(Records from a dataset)

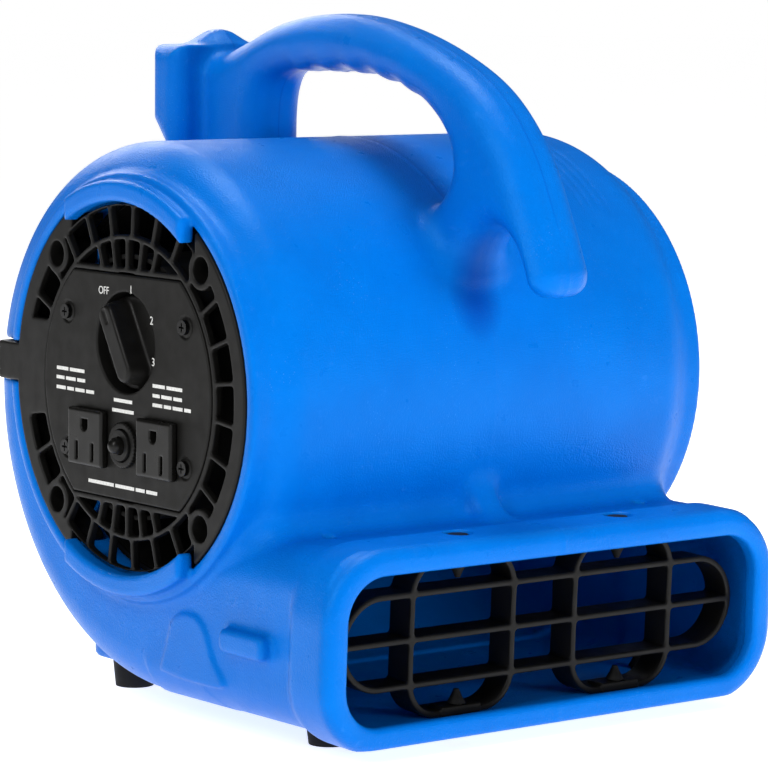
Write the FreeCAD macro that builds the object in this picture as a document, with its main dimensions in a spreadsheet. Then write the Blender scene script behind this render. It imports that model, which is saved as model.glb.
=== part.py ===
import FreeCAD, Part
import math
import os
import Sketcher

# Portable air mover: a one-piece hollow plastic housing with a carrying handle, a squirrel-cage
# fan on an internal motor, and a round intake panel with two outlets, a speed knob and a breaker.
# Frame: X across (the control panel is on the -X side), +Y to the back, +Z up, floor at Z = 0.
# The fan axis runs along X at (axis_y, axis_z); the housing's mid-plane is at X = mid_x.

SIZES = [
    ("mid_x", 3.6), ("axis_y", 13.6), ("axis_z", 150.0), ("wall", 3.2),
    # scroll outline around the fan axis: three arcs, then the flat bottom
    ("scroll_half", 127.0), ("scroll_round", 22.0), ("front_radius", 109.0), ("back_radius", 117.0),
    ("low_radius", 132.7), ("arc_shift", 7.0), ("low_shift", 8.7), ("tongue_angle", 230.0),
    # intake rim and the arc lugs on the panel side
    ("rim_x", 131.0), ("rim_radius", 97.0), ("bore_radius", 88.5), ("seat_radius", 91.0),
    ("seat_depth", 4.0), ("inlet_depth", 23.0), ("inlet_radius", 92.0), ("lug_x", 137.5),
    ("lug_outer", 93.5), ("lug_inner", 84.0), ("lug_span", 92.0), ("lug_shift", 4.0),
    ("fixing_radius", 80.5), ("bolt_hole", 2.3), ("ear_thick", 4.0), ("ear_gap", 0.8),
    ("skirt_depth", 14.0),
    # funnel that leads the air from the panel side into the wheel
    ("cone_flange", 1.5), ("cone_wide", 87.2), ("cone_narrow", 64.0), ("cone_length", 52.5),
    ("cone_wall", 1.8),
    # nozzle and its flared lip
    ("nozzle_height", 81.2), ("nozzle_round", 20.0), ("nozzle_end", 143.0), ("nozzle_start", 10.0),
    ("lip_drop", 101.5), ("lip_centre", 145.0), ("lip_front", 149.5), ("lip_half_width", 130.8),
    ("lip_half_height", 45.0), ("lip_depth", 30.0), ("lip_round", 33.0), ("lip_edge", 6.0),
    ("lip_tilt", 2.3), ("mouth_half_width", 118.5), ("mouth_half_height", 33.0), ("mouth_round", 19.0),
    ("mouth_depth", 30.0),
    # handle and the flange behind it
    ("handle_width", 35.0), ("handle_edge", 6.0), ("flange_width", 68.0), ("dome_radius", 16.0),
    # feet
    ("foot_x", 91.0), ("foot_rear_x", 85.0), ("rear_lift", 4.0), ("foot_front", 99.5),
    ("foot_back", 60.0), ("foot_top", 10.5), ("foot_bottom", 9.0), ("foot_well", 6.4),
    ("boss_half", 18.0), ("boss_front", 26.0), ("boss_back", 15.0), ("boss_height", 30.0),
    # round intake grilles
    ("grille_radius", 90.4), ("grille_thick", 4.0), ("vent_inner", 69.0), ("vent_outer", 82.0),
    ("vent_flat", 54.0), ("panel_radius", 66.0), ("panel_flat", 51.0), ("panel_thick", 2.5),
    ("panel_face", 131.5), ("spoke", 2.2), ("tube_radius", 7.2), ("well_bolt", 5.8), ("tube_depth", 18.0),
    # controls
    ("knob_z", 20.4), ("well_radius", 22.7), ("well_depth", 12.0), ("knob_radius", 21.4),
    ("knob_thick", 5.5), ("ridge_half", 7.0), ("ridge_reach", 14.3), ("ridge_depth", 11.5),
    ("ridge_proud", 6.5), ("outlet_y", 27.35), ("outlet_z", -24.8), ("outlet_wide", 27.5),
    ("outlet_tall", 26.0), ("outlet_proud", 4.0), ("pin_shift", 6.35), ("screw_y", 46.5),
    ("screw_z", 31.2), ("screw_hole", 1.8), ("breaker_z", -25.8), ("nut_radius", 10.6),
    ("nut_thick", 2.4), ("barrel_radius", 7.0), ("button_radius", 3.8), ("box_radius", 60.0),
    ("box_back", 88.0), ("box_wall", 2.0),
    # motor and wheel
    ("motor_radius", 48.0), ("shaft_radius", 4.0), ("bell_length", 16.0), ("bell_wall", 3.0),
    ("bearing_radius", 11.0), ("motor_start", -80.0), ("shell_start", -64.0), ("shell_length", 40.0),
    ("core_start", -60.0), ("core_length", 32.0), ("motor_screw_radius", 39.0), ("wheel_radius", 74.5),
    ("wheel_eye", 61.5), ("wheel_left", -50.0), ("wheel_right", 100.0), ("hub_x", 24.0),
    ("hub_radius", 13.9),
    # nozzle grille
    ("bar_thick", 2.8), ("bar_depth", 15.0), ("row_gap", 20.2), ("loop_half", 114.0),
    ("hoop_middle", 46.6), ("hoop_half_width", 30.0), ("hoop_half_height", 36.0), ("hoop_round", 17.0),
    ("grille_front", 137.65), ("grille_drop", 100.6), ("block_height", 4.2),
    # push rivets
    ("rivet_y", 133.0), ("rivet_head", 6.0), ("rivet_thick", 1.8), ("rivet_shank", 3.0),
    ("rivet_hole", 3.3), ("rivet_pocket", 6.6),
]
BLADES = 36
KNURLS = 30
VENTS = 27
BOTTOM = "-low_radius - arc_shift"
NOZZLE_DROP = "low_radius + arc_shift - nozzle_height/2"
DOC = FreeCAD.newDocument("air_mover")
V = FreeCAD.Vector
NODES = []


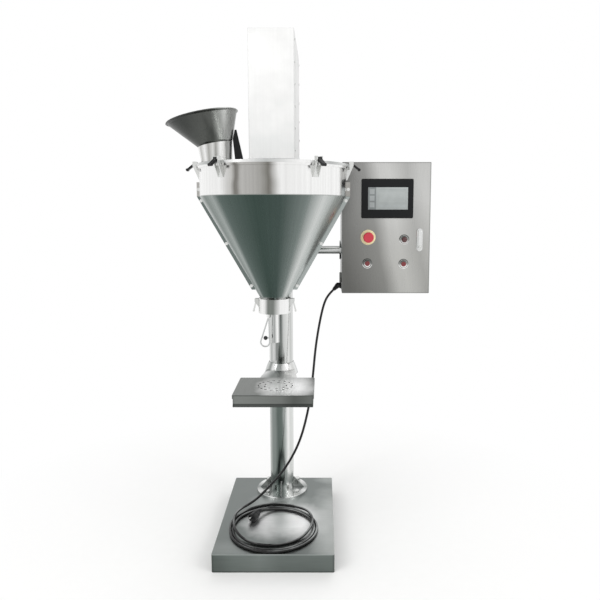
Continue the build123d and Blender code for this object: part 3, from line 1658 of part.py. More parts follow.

Work to be completed: Write out every record, exactly as written.

Response to the task:
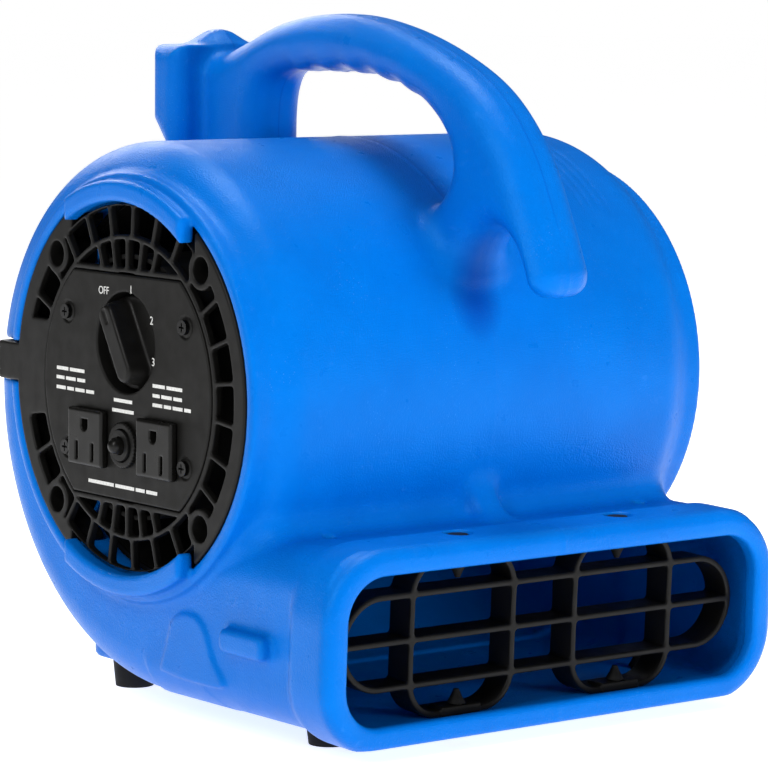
Write the FreeCAD macro that builds the object in this picture as a document, with its main dimensions in a spreadsheet. Then write the Blender scene script behind this render. It imports that model, which is saved as model.glb.
=== part.py ===
import FreeCAD, Part
import math
import os
import Sketcher

# Portable air mover: a one-piece hollow plastic housing with a carrying handle, a squirrel-cage
# fan on an internal motor, and a round intake panel with two outlets, a speed knob and a breaker.
# Frame: X across (the control panel is on the -X side), +Y to the back, +Z up, floor at Z = 0.
# The fan axis runs along X at (axis_y, axis_z); the housing's mid-plane is at X = mid_x.

SIZES = [
    ("mid_x", 3.6), ("axis_y", 13.6), ("axis_z", 150.0), ("wall", 3.2),
    # scroll outline around the fan axis: three arcs, then the flat bottom
    ("scroll_half", 127.0), ("scroll_round", 22.0), ("front_radius", 109.0), ("back_radius", 117.0),
    ("low_radius", 132.7), ("arc_shift", 7.0), ("low_shift", 8.7), ("tongue_angle", 230.0),
    # intake rim and the arc lugs on the panel side
    ("rim_x", 131.0), ("rim_radius", 97.0), ("bore_radius", 88.5), ("seat_radius", 91.0),
    ("seat_depth", 4.0), ("inlet_depth", 23.0), ("inlet_radius", 92.0), ("lug_x", 137.5),
    ("lug_outer", 93.5), ("lug_inner", 84.0), ("lug_span", 92.0), ("lug_shift", 4.0),
    ("fixing_radius", 80.5), ("bolt_hole", 2.3), ("ear_thick", 4.0), ("ear_gap", 0.8),
    ("skirt_depth", 14.0),
    # funnel that leads the air from the panel side into the wheel
    ("cone_flange", 1.5), ("cone_wide", 87.2), ("cone_narrow", 64.0), ("cone_length", 52.5),
    ("cone_wall", 1.8),
    # nozzle and its flared lip
    ("nozzle_height", 81.2), ("nozzle_round", 20.0), ("nozzle_end", 143.0), ("nozzle_start", 10.0),
    ("lip_drop", 101.5), ("lip_centre", 145.0), ("lip_front", 149.5), ("lip_half_width", 130.8),
    ("lip_half_height", 45.0), ("lip_depth", 30.0), ("lip_round", 33.0), ("lip_edge", 6.0),
    ("lip_tilt", 2.3), ("mouth_half_width", 118.5), ("mouth_half_height", 33.0), ("mouth_round", 19.0),
    ("mouth_depth", 30.0),
    # handle and the flange behind it
    ("handle_width", 35.0), ("handle_edge", 6.0), ("flange_width", 68.0), ("dome_radius", 16.0),
    # feet
    ("foot_x", 91.0), ("foot_rear_x", 85.0), ("rear_lift", 4.0), ("foot_front", 99.5),
    ("foot_back", 60.0), ("foot_top", 10.5), ("foot_bottom", 9.0), ("foot_well", 6.4),
    ("boss_half", 18.0), ("boss_front", 26.0), ("boss_back", 15.0), ("boss_height", 30.0),
    # round intake grilles
    ("grille_radius", 90.4), ("grille_thick", 4.0), ("vent_inner", 69.0), ("vent_outer", 82.0),
    ("vent_flat", 54.0), ("panel_radius", 66.0), ("panel_flat", 51.0), ("panel_thick", 2.5),
    ("panel_face", 131.5), ("spoke", 2.2), ("tube_radius", 7.2), ("well_bolt", 5.8), ("tube_depth", 18.0),
    # controls
    ("knob_z", 20.4), ("well_radius", 22.7), ("well_depth", 12.0), ("knob_radius", 21.4),
    ("knob_thick", 5.5), ("ridge_half", 7.0), ("ridge_reach", 14.3), ("ridge_depth", 11.5),
    ("ridge_proud", 6.5), ("outlet_y", 27.35), ("outlet_z", -24.8), ("outlet_wide", 27.5),
    ("outlet_tall", 26.0), ("outlet_proud", 4.0), ("pin_shift", 6.35), ("screw_y", 46.5),
    ("screw_z", 31.2), ("screw_hole", 1.8), ("breaker_z", -25.8), ("nut_radius", 10.6),
    ("nut_thick", 2.4), ("barrel_radius", 7.0), ("button_radius", 3.8), ("box_radius", 60.0),
    ("box_back", 88.0), ("box_wall", 2.0),
    # motor and wheel
    ("motor_radius", 48.0), ("shaft_radius", 4.0), ("bell_length", 16.0), ("bell_wall", 3.0),
    ("bearing_radius", 11.0), ("motor_start", -80.0), ("shell_start", -64.0), ("shell_length", 40.0),
    ("core_start", -60.0), ("core_length", 32.0), ("motor_screw_radius", 39.0), ("wheel_radius", 74.5),
    ("wheel_eye", 61.5), ("wheel_left", -50.0), ("wheel_right", 100.0), ("hub_x", 24.0),
    ("hub_radius", 13.9),
    # nozzle grille
    ("bar_thick", 2.8), ("bar_depth", 15.0), ("row_gap", 20.2), ("loop_half", 114.0),
    ("hoop_middle", 46.6), ("hoop_half_width", 30.0), ("hoop_half_height", 36.0), ("hoop_round", 17.0),
    ("grille_front", 137.65), ("grille_drop", 100.6), ("block_height", 4.2),
    # push rivets
    ("rivet_y", 133.0), ("rivet_head", 6.0), ("rivet_thick", 1.8), ("rivet_shank", 3.0),
    ("rivet_hole", 3.3), ("rivet_pocket", 6.6),
]
BLADES = 36
KNURLS = 30
VENTS = 27
BOTTOM = "-low_radius - arc_shift"
NOZZLE_DROP = "low_radius + arc_shift - nozzle_height/2"
DOC = FreeCAD.newDocument("air_mover")
V = FreeCAD.Vector
NODES = []


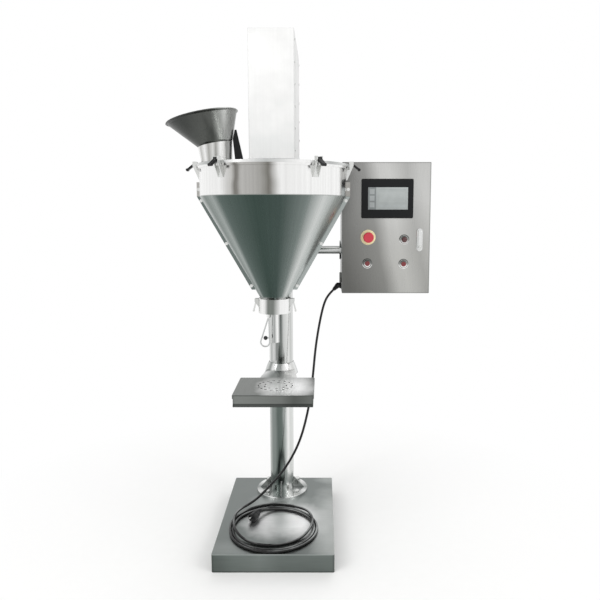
Continue the build123d and Blender code for this object: part 3, from line 1658 of part.py. More parts follow.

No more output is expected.